Government’s $3B Disaster Balance Enough for Immediate Harvey Response
The federal government has – for now – enough disaster aid money to deal with the immediate aftermath of Hurricane Harvey, but the ongoing storm appears sure to require a multibillion-dollar recovery package as did Hurricane Katrina and Superstorm Sandy.
The Federal Emergency Management Agency’s disaster fund currently contains about $3 billion, and top congressional aides said Monday that they have assurances from the Trump administration that it will be sufficient to deal with immediate needs such as debris removal and temporary shelter for tens of thousands of Texans displaced from their homes.
An infusion of more FEMA money will be needed soon, however, given the magnitude of the storm. The Republican-led Congress is likely to add a package of aid to a temporary spending bill to prevent a government shutdown Oct. 1. Harvey also seems certain to require a larger recovery package as did storms Katrina and Sandy, but it’s way too early to guess how much will be required with floodwaters rising in Houston, people stranded in homes and the nation’s fourth-largest city essentially paralyzed.
The administration says it will make sure Texas gets what it needs.
“What you’re going to see is the national government and we anticipate the Congress are going to make the resources available to see Texas through the rescue operation, through the recovery,” Vice President Mike Pence told a Houston radio station Monday.

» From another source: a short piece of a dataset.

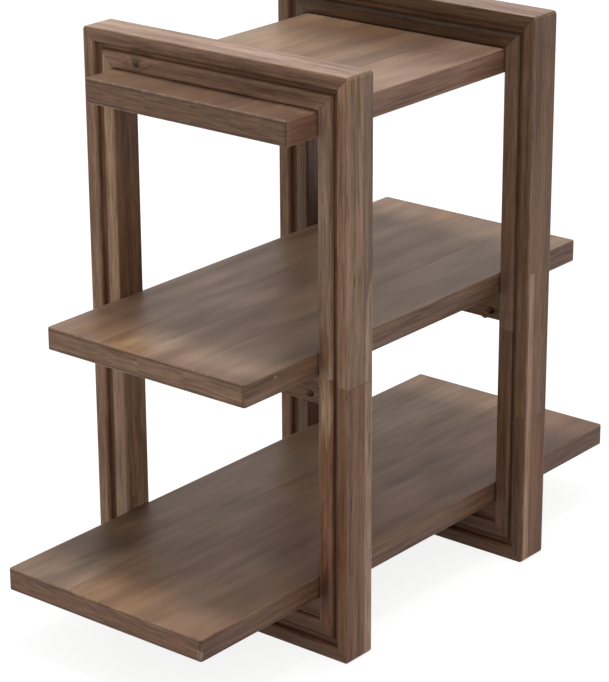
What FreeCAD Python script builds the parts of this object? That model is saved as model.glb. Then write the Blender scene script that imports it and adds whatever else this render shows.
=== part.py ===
"""Side table: three shelves carried by two mitred frames of moulded hardwood.

X runs along the shelves, Y across the frames and Z up. The origin is on the floor
in the middle of the table. Lengths are millimetres.
"""

import FreeCAD
import Part
import Sketcher
import math
import os
import re

# Driving sizes. Each one can be changed by itself.
SIZES = {
    # The two upright frames
    "frame_height": 530.0,
    "frame_width": 296.0,
    "frame_thickness": 34.0,
    "frame_spacing": 266.5,
    # The moulded member that all four sides of a frame are cut from
    "member_width": 34.2,
    "rim_width": 10.0,
    "rim_radius": 3.0,
    "groove_width": 5.5,
    "groove_depth": 7.2,
    "band_recess": 1.5,
    "band_radius": 4.5,
    "inner_radius": 2.5,
    "corner_radius": 4.0,
    "arris_radius": 1.5,
    # The loose tenon across each mitre
    "tenon_length": 24.0,
    "tenon_width": 14.0,
    "tenon_thickness": 6.0,
    "tenon_clearance": 0.1,
    "tenon_end_gap": 0.5,
    # The three shelves
    "shelf_side_gap": 0.5,
    "shelf_corner_radius": 3.0,
    "shelf_edge_radius": 1.5,
    "top_shelf_length": 372.0,
    "top_shelf_thickness": 22.5,
    "middle_shelf_length": 488.0,
    "middle_shelf_thickness": 21.2,
    "middle_shelf_height": 284.0,
    "bottom_shelf_length": 608.0,
    "bottom_shelf_thickness": 21.2,
    # The bearers under the two lower shelves
    "bearer_depth": 24.0,
    "bearer_edge_radius": 1.0,
    "middle_bearer_height": 26.5,
    "bottom_bearer_height": 19.0,
    # Fits and the overrun of every cut
    "screw_clearance": 0.2,
    "cut_overrun": 5.0,
    # Angled screws from the middle bearers into the posts
    "pocket_height": 8.0,
    "pocket_diameter": 7.2,
    "pocket_depth": 8.0,
    "pocket_screw_length": 19.0,
    "pocket_screw_diameter": 3.5,
    "pocket_screw_head_diameter": 6.4,
    "pocket_screw_head_height": 2.4,
    # Domed screws from the middle bearers up into the middle shelf
    "shelf_screw_length": 40.0,
    "shelf_screw_diameter": 4.0,
    "shelf_screw_head_diameter": 7.6,
    "shelf_screw_head_height": 3.4,
    "shelf_screw_end_distance": 21.5,
    "shelf_screw_row_spacing": 11.0,
    # Countersunk screws under the bottom rails
    "rail_screw_length": 66.0,
    "rail_screw_diameter": 5.0,
    "rail_screw_head_diameter": 10.0,
    "rail_screw_spacing": 150.0,
    # Countersunk screws up through the top shelf
    "top_screw_length": 42.0,
    "top_screw_diameter": 4.5,
    "top_screw_head_diameter": 8.6,
    "top_screw_spacing": 150.0,
    # Shapes that all countersunk screws share
    "countersunk_land": 0.5,
    "head_sink": 0.4,
    "screw_point_length": 5.0,
}

COUNTERSINK_ANGLE = 90.0

# The width of a screw's blunt tip, as a share of its shank
TIP_SHARE = 0.25

document = FreeCAD.newDocument("side_table")
sheet = document.addObject("Spreadsheet::Sheet", "sizes")


def fill_sheet():
    """Writes every driving size into the sheet, with its name as the alias."""
    for row, (name, value) in enumerate(SIZES.items(), start=1):
        sheet.set(f"A{row}", name)
        sheet.set(f"B{row}", str(value))
        sheet.setAlias(f"B{row}", name)
    document.recompute()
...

Pence noted that given the “magnitude of the flooding” in the area that “it will be years coming back.” He said 22,000 people had already applied for federal aid but that as “many as a half-a-million people in Texas will be eligible for and applying for financial disaster assistance.”

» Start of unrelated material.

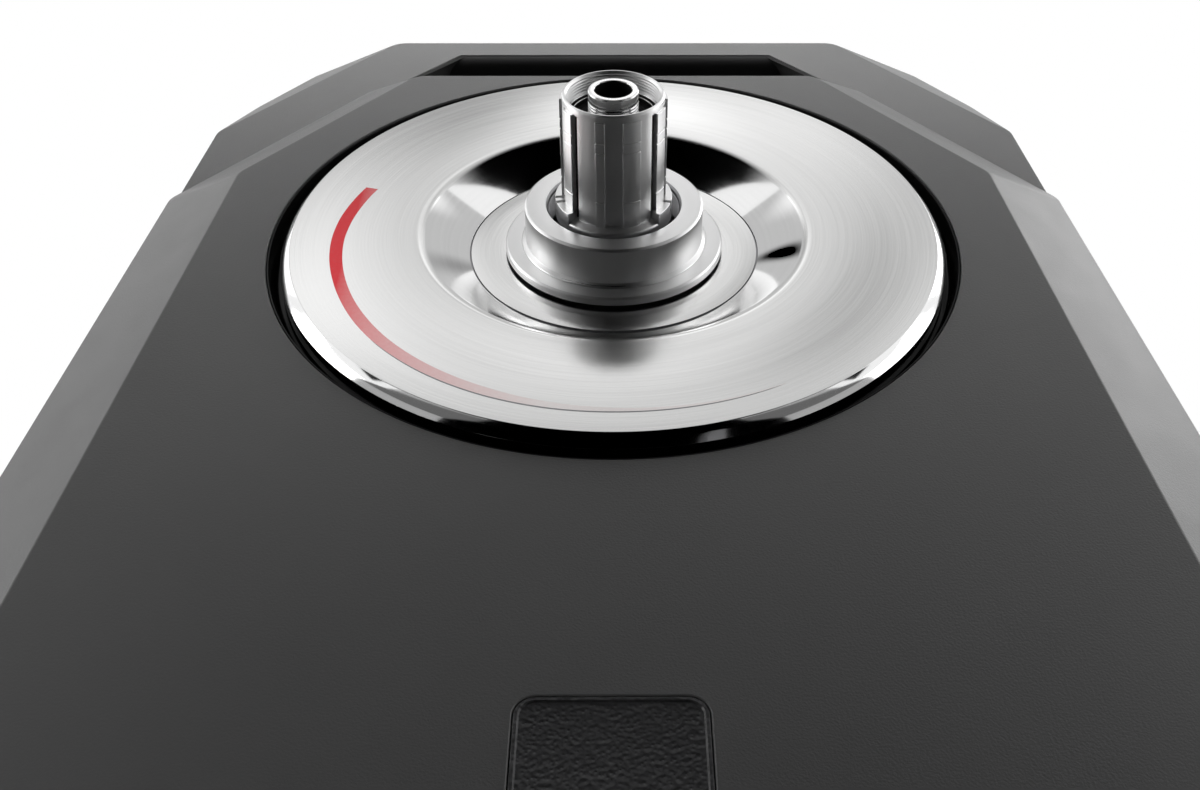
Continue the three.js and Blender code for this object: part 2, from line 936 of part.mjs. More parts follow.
// Flanged tube that carries the stator on the rear plate
function statorMount() {
  const flangeBack = carrierFront + seatGap;
  return turned([
    [mountTube.innerRadius, -mountTube.frontDrop],
    [stator.innerRadius - seatGap, -mountTube.frontDrop],
    [stator.innerRadius - seatGap, flangeBack + mountTube.flangeThickness],
    [mountTube.flangeRadius, flangeBack + mountTube.flangeThickness],
    [mountTube.flangeRadius, flangeBack],
    [mountTube.innerRadius, flangeBack],
  ], hubSteps);
}

// Rear plate: closes the frame's bore, holds the axle in its boss and has six windows
function axleCarrier() {
  const plateBack = carrierFront - carrier.thickness;
  const bossEnd = axleRear + seatGap;
  const body = turned([
    [axle.radius + bearingFit, carrierFront],
    [carrier.radius, carrierFront],
    [carrier.radius, plateBack],
    [carrier.bossRadius + carrier.bossGap, plateBack],
    [carrier.bossRadius, plateBack - carrier.bossGap],
    [carrier.bossRadius, bossEnd],
    [axle.radius + bearingFit, bossEnd],
  ], hubSteps);
  const halfPitch = Math.PI / carrier.windowCount;
  const edgeAngle = (radius) => halfPitch - Math.asin(carrier.ribWidth / 2 / radius);
  const at = (radius, angle) => new THREE.Vector2(radius, 0).rotateAround(new THREE.Vector2(), angle);
  const [narrow, wide] = [edgeAngle(carrier.windowInner), edgeAngle(carrier.windowOuter)];
  const outline = [
    at(carrier.windowInner, narrow),
    at(carrier.windowInner, 0),
    at(carrier.windowInner, -narrow),
    at(carrier.windowOuter, -wide),
    at(carrier.windowOuter, -wide / 2),
    at(carrier.windowOuter, 0),
    at(carrier.windowOuter, wide / 2),
    at(carrier.windowOuter, wide),
  ];
  const windows = Array.from({ length: carrier.windowCount }, (_, i) => {
    const turn = 2 * halfPitch * i;
    return slab(turnedOutline(outline, turn), carrierFront + overrun, plateBack - overrun);
  });
  return cut(body, ...windows);
}

// Places of the rear cover's screws, worked out from the face outline
function screwPlaces() {
  const inset = rearCover.bossRadius * 2;
  const corners = offsetOutline(faceCorners(), coverWidths.map(() => -inset));
  return corners;
}

// Rear shell with a ring of cooling slots, a hole for the axle boss and screw bosses
function nonDriveCover() {
  const faceInside = rearFace + face.wall;
  const bosses = screwPlaces().map((place) => {
    const outline = turnedOutline(circle(rearCover.bossRadius, smallSteps), 0, place.x, place.y);
    return slab(outline, rearFace, frameBack - seatGap);
  });
  const shell = join(coverShell(rearFace, -1), ...bosses);
  const vents = Array.from({ length: rearCover.ventCount }, (_, i) => {
    const middle = (rearCover.ventInner + rearCover.ventOuter) / 2;
    const length = rearCover.ventOuter - rearCover.ventInner;
    const outline = rectangle(middle, 0, length, rearCover.ventWidth);
    const turn = (2 * Math.PI * i) / rearCover.ventCount;
    return slab(turnedOutline(outline, turn), rearFace - overrun, faceInside + overrun);
  });
  const hole = axleCylinder(rearCover.holeRadius, rearFace - overrun, faceInside + overrun, hubSteps);
  const inletHole = slab(inletOutline(inlet.barrelRadius + seatGap), rearFace - overrun, frameBack);
  const screwHoles = screwPlaces().flatMap((place) => {
    const ringAt = (radius) => turnedOutline(circle(radius, smallSteps), 0, place.x, place.y);
    const headBottom = rearFace + screw.headHeight;
    return [
      slab(ringAt(screw.headRadius + screw.headClearance), rearFace - overrun, headBottom),
      slab(ringAt(screw.shankRadius + screw.headClearance), rearFace, frameBack + overrun),
    ];
  });
  return cut(shell, hole, inletHole, ...vents, ...screwHoles);
}

// Cap screw of the rear cover
function coverScrew(place) {
  const ringAt = (radius) => turnedOutline(circle(radius, smallSteps), 0, place.x, place.y);
  const headBottom = rearFace + screw.headHeight - seatGap;
  const head = slab(ringAt(screw.headRadius), rearFace, headBottom);
  return join(head, slab(ringAt(screw.shankRadius), headBottom - seatGap, frameBack - seatGap));
}

// Power inlet near the rear cover's lower front corner
function inletOutline(radius) {
  const place = screwPlaces()[0];
  const x = place.x - 2 * inlet.flangeRadius - rearCover.bossRadius;
  return turnedOutline(circle(radius, roundSteps), 0, x, place.y + inlet.flangeRadius);
}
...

“We remain very confident that with the reserves and with the support in the Congress, we’ll have the resources that we need,” Pence told KHOU radio.
Congress stepped forward with enormous aid packages in the aftermath of Hurricane Katrina in 2005 and Superstorm Sandy in 2012, though some GOP conservatives – including then-Indiana Rep. Pence – chaffed at the price tag. And White House Budget Director Mick Mulvaney, who will be responsible for preparing any disaster request for President Donald Trump, opposed a 2013 Sandy aid package as a South Carolina congressman, offering a plan to cut elsewhere in the budget to pay for it.
Lawmakers provided $110 billion to rebuild the Gulf Coast after Katrina, thanks in part to dogged efforts by Senate Appropriations Committee Chairman Thad Cochran, R-Miss. The Bush administration, politically scalded by criticism over its botched response, signed off on the aid.
But New York and New Jersey lawmakers seeking help over Superstorm Sandy encountered stiffer resistance. Many Republicans opposed the full $51 billion aid package, which included a $34 billion amendment by Rep. Rodney Frelinghuysen, R-N.J., that included grants for housing and other repairs patterned after the Katrina response.
Some hard feelings linger on the part of New York and New Jersey Republicans, who had to battle to win help for their Democratic-leaning states in the bitter aftermath of the 2012 election.
“Despite my TX colleagues refusal to support aid in #South Jersey time of need, I will support emergency disaster $$ for those impacted,” Rep. Frank LoBiondo, R-N.J., wrote on Twitter on Monday.
Texas Republicans overwhelmingly voted against the final Sandy aid bill. The state’s two senators, John Cornyn and Ted Cruz, opposed the aid package along with more than 20 House Republicans representing Texas. Now, many of them are citing additional spending contained in initial drafts of the legislation as the reason.
“They had funding for things as far away from Alaska that wasn’t even touched by Sandy,” said Rep. Blake Farenthold, R-Texas, whose district is hard hit by Harvey. “That was not a vote against disaster relief. That was a vote against pork-barrel spending.”